[Written problem]
Extract every entry word for word.
-- Start of Records shown --
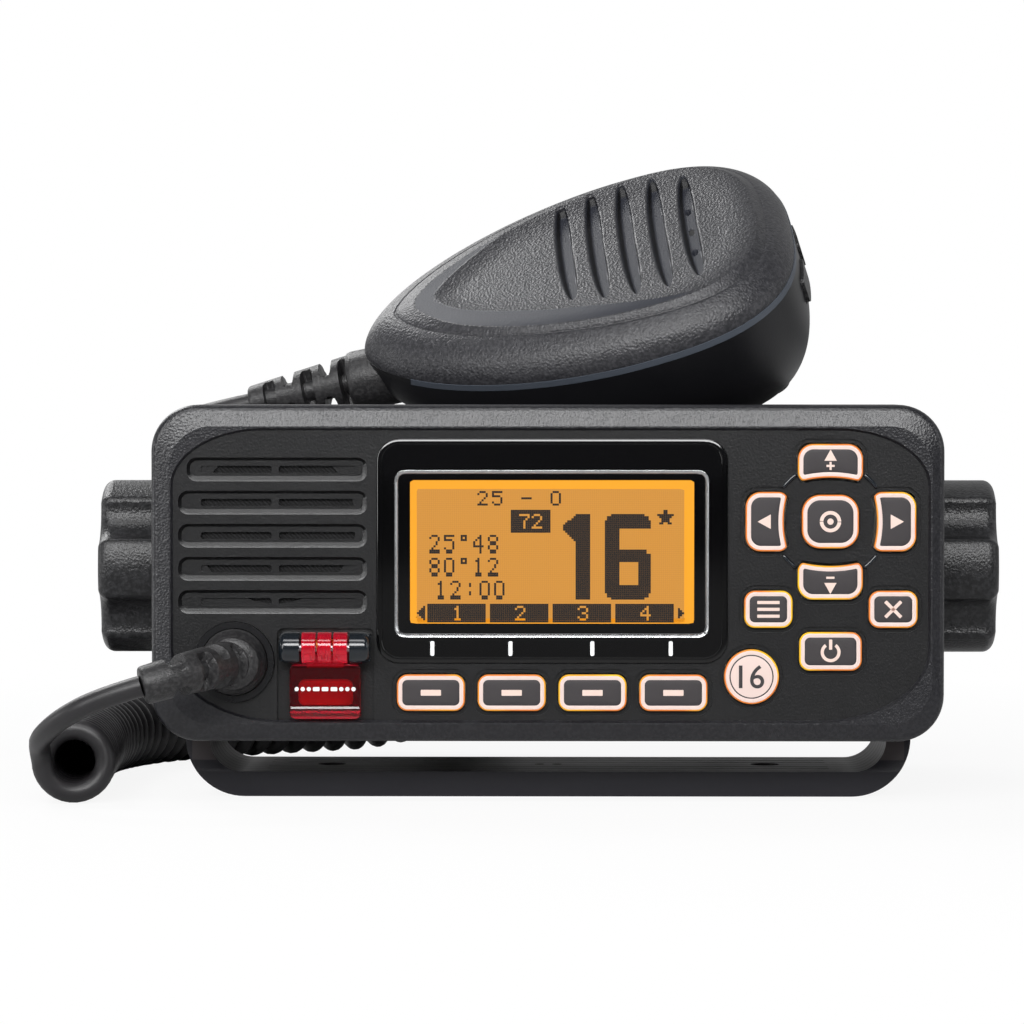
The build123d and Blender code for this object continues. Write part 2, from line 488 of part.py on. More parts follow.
def distress_lugs():
    """The two rounded ears that hold the hinge pin."""
    z = PIVOT_Z + HINGE_V
    ears = None
    for side in (-1, 1):
        inner, outer = DISTRESS_U + side * (BARREL_HALF + FIT), DISTRESS_U + side * LUG_OUTER
        ear = rod_x(BARREL_RADIUS, min(inner, outer), max(inner, outer), HINGE_Y, z)
        foot = prism(span(min(inner, outer), max(inner, outer), HINGE_V - 2.7, HINGE_V + 2.7, 0.3),
                     HINGE_Y + 0.5, POCKET_Y)
        ear = fillet(ear.faces().sort_by(Axis.X)[0 if side < 0 else -1].edges(), 1.4) + foot
        hole_end = inner + side * (PIN_SEAT + FIT)
        ear -= rod_x(PIN_RADIUS + PIN_HOLE_FIT, *sorted((inner, hole_end)), HINGE_Y, z)
        ears = ear if ears is None else ears + ear
    return ears


def distress_pin():
    reach = BARREL_HALF + FIT + PIN_SEAT
    return rod_x(PIN_RADIUS, DISTRESS_U - reach, DISTRESS_U + reach, HINGE_Y, PIVOT_Z + HINGE_V)


def distress_spring():
    """Outer shape of the small torsion spring around the pin."""
    z = PIVOT_Z + HINGE_V
    low, high = DISTRESS_U - SPRING_HALF, DISTRESS_U + SPRING_HALF
    return rod_x(SPRING_RADIUS, low, high, HINGE_Y, z) - rod_x(PIN_RADIUS + FIT, low, high, HINGE_Y, z)


# ---------------------------------------------------------------- microphone cord at the panel
def mic_socket():
    """Ring on the panel and the barrel behind it that takes the cord's boot."""
    ring_front, ring_back, barrel_back = FIELD_Y - 1.0, FIELD_Y + 1.0, SKIN_BACK_Y + SOCKET_DEPTH
    body = disc(SOCKET_U, SOCKET_V, SOCKET_RING, ring_front, ring_back)
    body += disc(SOCKET_U, SOCKET_V, SOCKET_BARREL, ring_back, barrel_back)
    return body - disc(SOCKET_U, SOCKET_V, BOOT_RADIUS + BOOT_FIT, ring_front, barrel_back - SOCKET_FLOOR)


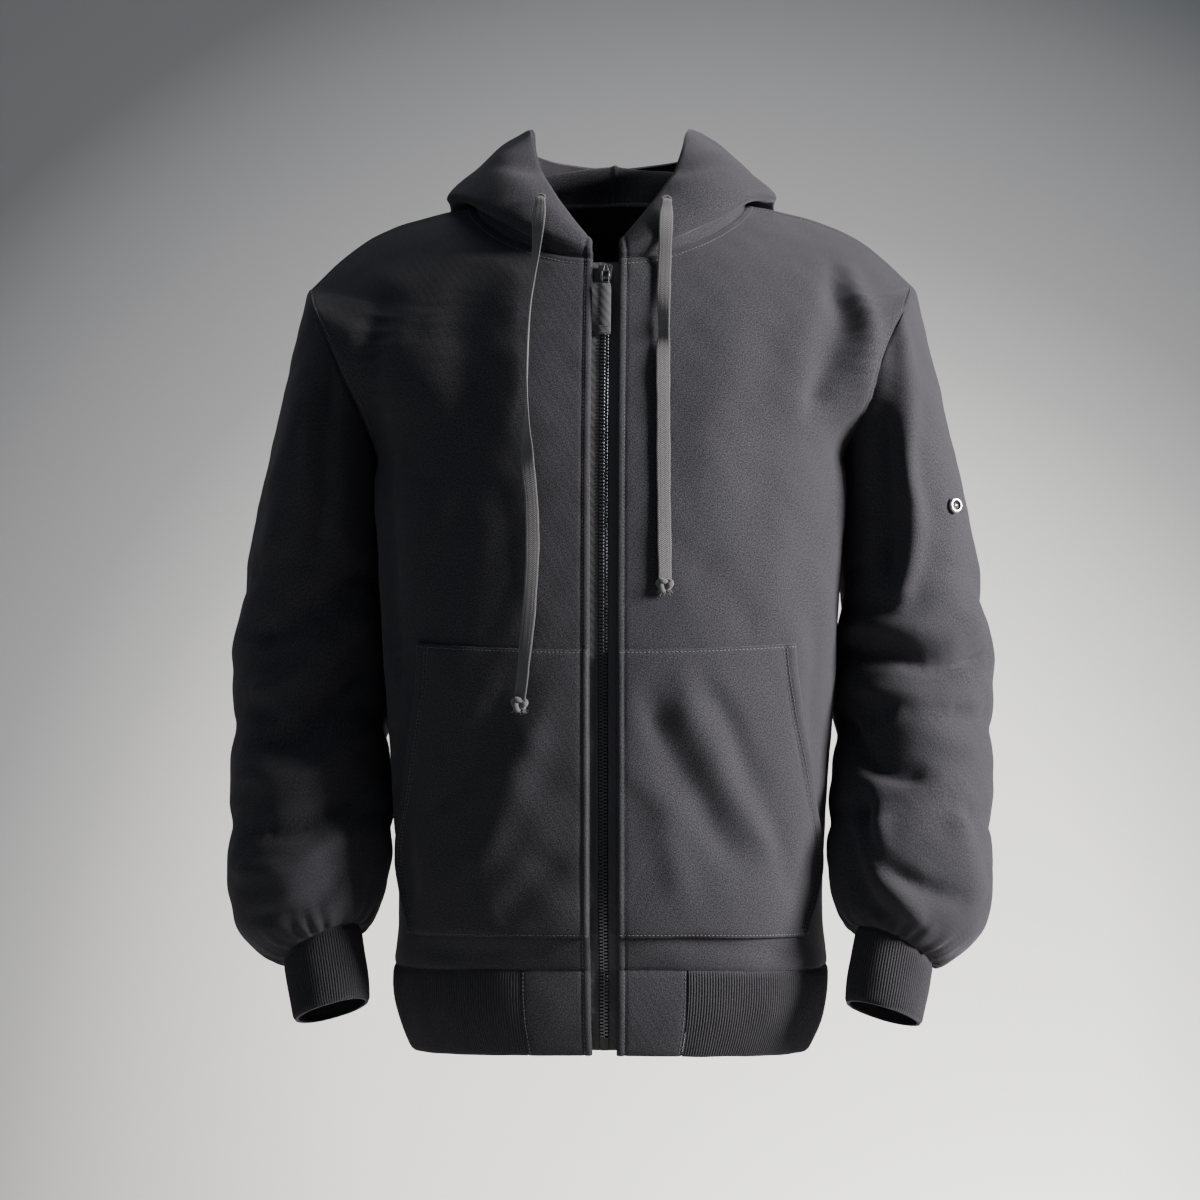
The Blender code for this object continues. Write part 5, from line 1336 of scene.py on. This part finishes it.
-- End of Records shown --
[The completed task]
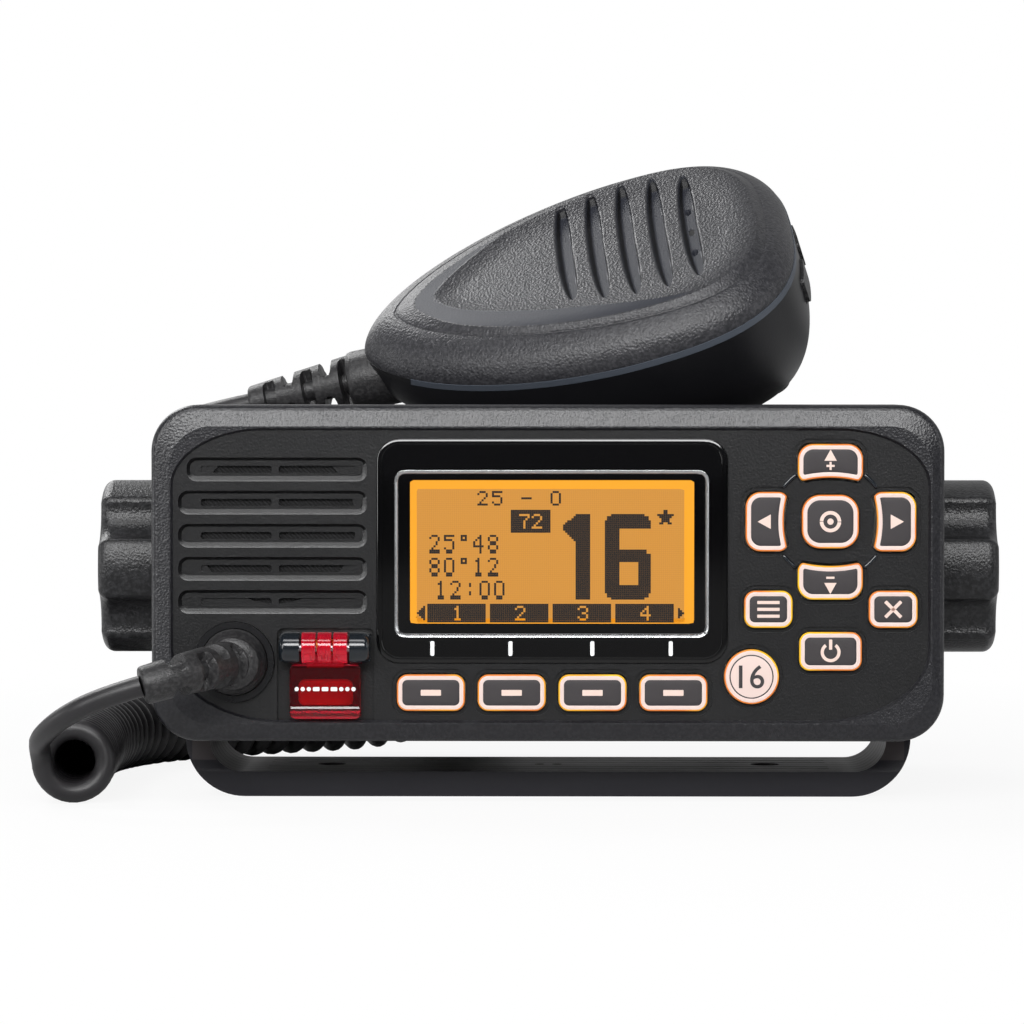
The build123d and Blender code for this object continues. Write part 2, from line 488 of part.py on. More parts follow.
def distress_lugs():
    """The two rounded ears that hold the hinge pin."""
    z = PIVOT_Z + HINGE_V
    ears = None
    for side in (-1, 1):
        inner, outer = DISTRESS_U + side * (BARREL_HALF + FIT), DISTRESS_U + side * LUG_OUTER
        ear = rod_x(BARREL_RADIUS, min(inner, outer), max(inner, outer), HINGE_Y, z)
        foot = prism(span(min(inner, outer), max(inner, outer), HINGE_V - 2.7, HINGE_V + 2.7, 0.3),
                     HINGE_Y + 0.5, POCKET_Y)
        ear = fillet(ear.faces().sort_by(Axis.X)[0 if side < 0 else -1].edges(), 1.4) + foot
        hole_end = inner + side * (PIN_SEAT + FIT)
        ear -= rod_x(PIN_RADIUS + PIN_HOLE_FIT, *sorted((inner, hole_end)), HINGE_Y, z)
        ears = ear if ears is None else ears + ear
    return ears


def distress_pin():
    reach = BARREL_HALF + FIT + PIN_SEAT
    return rod_x(PIN_RADIUS, DISTRESS_U - reach, DISTRESS_U + reach, HINGE_Y, PIVOT_Z + HINGE_V)


def distress_spring():
    """Outer shape of the small torsion spring around the pin."""
    z = PIVOT_Z + HINGE_V
    low, high = DISTRESS_U - SPRING_HALF, DISTRESS_U + SPRING_HALF
    return rod_x(SPRING_RADIUS, low, high, HINGE_Y, z) - rod_x(PIN_RADIUS + FIT, low, high, HINGE_Y, z)


# ---------------------------------------------------------------- microphone cord at the panel
def mic_socket():
    """Ring on the panel and the barrel behind it that takes the cord's boot."""
    ring_front, ring_back, barrel_back = FIELD_Y - 1.0, FIELD_Y + 1.0, SKIN_BACK_Y + SOCKET_DEPTH
    body = disc(SOCKET_U, SOCKET_V, SOCKET_RING, ring_front, ring_back)
    body += disc(SOCKET_U, SOCKET_V, SOCKET_BARREL, ring_back, barrel_back)
    return body - disc(SOCKET_U, SOCKET_V, BOOT_RADIUS + BOOT_FIT, ring_front, barrel_back - SOCKET_FLOOR)


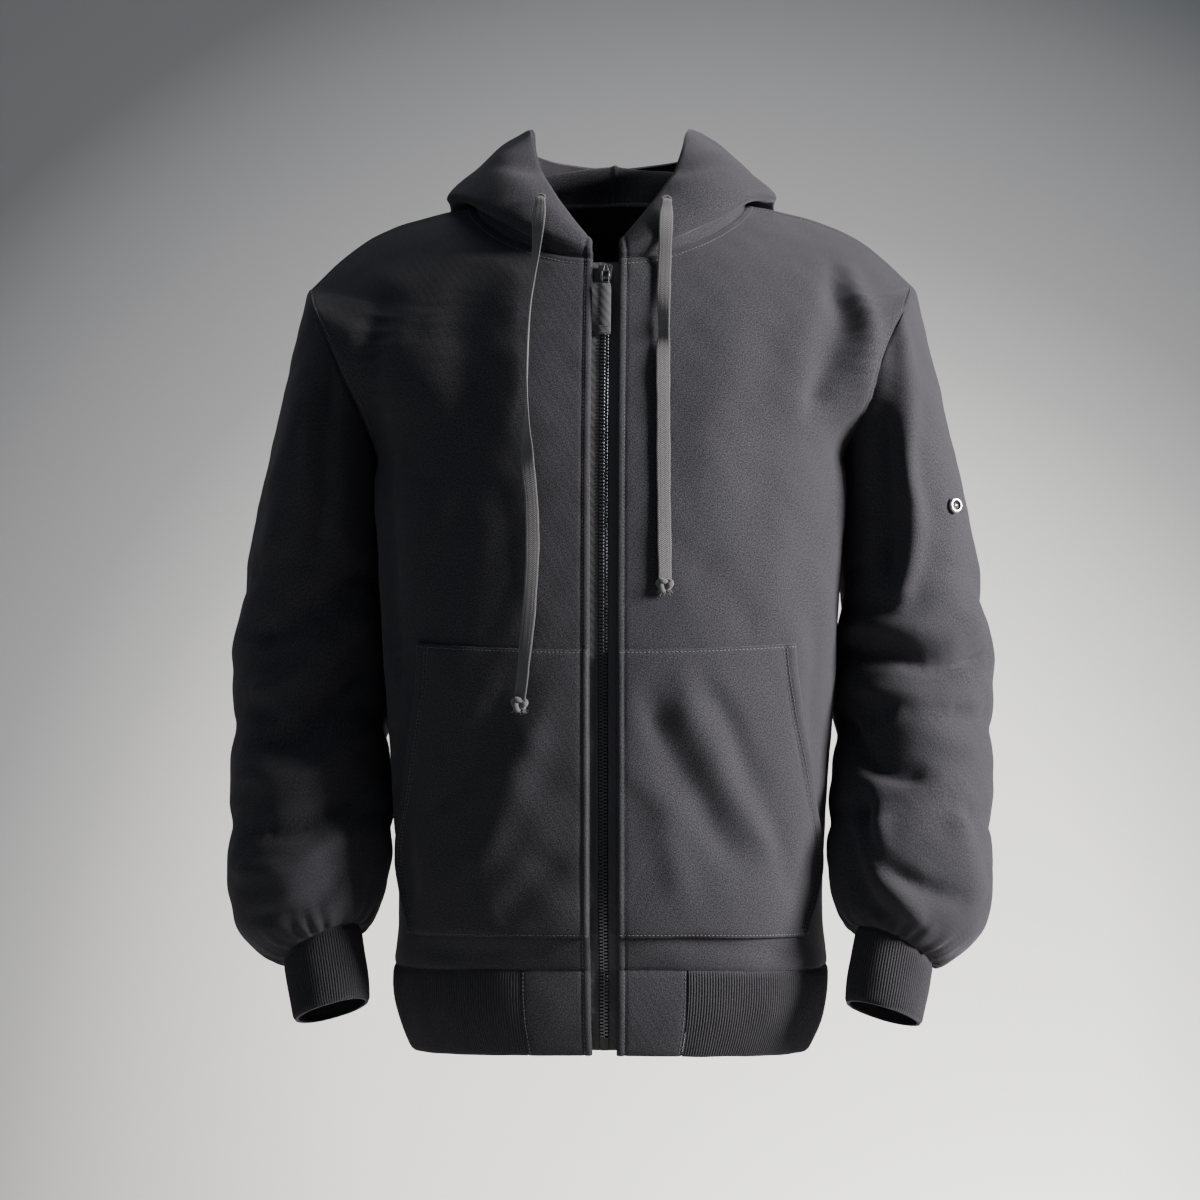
The Blender code for this object continues. Write part 5, from line 1336 of scene.py on. This part finishes it.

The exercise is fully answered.